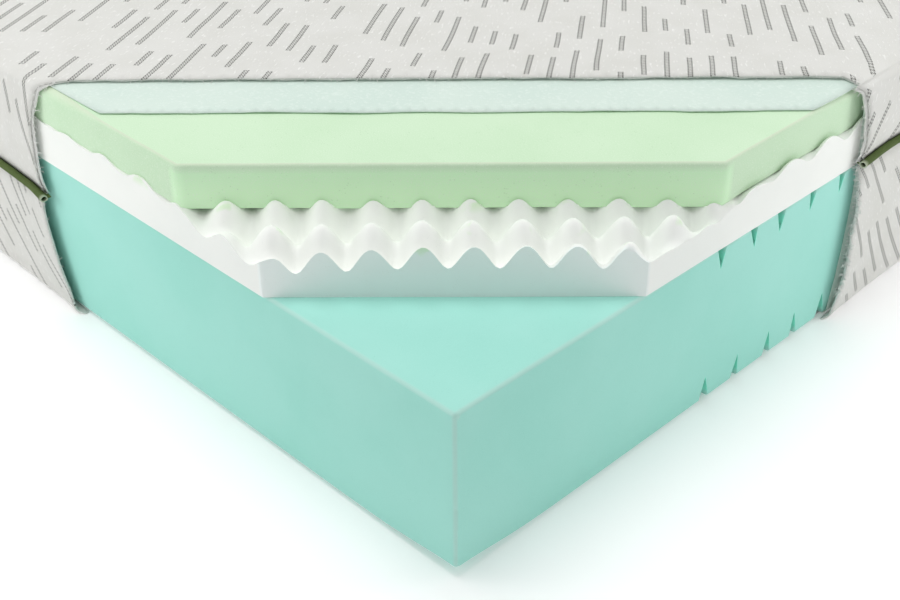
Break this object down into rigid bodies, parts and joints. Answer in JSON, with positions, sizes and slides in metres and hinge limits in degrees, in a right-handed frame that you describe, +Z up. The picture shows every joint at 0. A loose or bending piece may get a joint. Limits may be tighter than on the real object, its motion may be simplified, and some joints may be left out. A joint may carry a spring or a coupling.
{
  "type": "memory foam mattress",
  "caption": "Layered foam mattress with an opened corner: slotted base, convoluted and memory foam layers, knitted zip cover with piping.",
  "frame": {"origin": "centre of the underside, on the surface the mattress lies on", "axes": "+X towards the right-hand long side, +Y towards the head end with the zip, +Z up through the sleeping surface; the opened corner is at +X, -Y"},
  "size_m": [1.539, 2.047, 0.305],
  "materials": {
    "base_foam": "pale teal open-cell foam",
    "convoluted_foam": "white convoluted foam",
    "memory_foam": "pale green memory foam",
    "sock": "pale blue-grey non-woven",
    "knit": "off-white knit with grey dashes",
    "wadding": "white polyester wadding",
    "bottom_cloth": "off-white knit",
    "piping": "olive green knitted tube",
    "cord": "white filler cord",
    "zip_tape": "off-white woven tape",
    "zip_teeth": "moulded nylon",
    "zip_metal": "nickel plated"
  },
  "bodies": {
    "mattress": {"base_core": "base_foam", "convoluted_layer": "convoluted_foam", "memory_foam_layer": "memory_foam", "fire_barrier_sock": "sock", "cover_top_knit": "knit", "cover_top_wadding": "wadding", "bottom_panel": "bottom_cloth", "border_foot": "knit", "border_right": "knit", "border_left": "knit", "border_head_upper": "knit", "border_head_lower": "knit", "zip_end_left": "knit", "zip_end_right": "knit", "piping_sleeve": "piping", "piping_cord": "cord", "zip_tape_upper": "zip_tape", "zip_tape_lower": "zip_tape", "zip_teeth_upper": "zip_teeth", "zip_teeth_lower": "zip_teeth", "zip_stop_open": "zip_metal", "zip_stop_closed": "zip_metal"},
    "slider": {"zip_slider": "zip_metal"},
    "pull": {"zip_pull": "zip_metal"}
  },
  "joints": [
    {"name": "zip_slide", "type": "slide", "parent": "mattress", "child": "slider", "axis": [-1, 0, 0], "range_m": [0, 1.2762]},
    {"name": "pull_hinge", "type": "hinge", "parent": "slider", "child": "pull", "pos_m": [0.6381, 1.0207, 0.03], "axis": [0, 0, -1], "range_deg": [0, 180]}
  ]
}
--
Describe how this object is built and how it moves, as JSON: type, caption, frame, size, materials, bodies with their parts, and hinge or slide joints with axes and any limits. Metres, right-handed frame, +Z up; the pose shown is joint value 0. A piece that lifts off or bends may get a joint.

BRIEF
List all lines from the entries that include the word "parts".

RESPONSE TO THIS EXERCISE
Break this object down into rigid bodies, parts and joints. Answer in JSON, with positions, sizes and slides in metres and hinge limits in degrees, in a right-handed frame that you describe, +Z up. The picture shows every joint at 0. A loose or bending piece may get a joint. Limits may be tighter than on the real object, its motion may be simplified, and some joints may be left out. A joint may carry a spring or a coupling.
Describe how this object is built and how it moves, as JSON: type, caption, frame, size, materials, bodies with their parts, and hinge or slide joints with axes and any limits. Metres, right-handed frame, +Z up; the pose shown is joint value 0. A piece that lifts off or bends may get a joint.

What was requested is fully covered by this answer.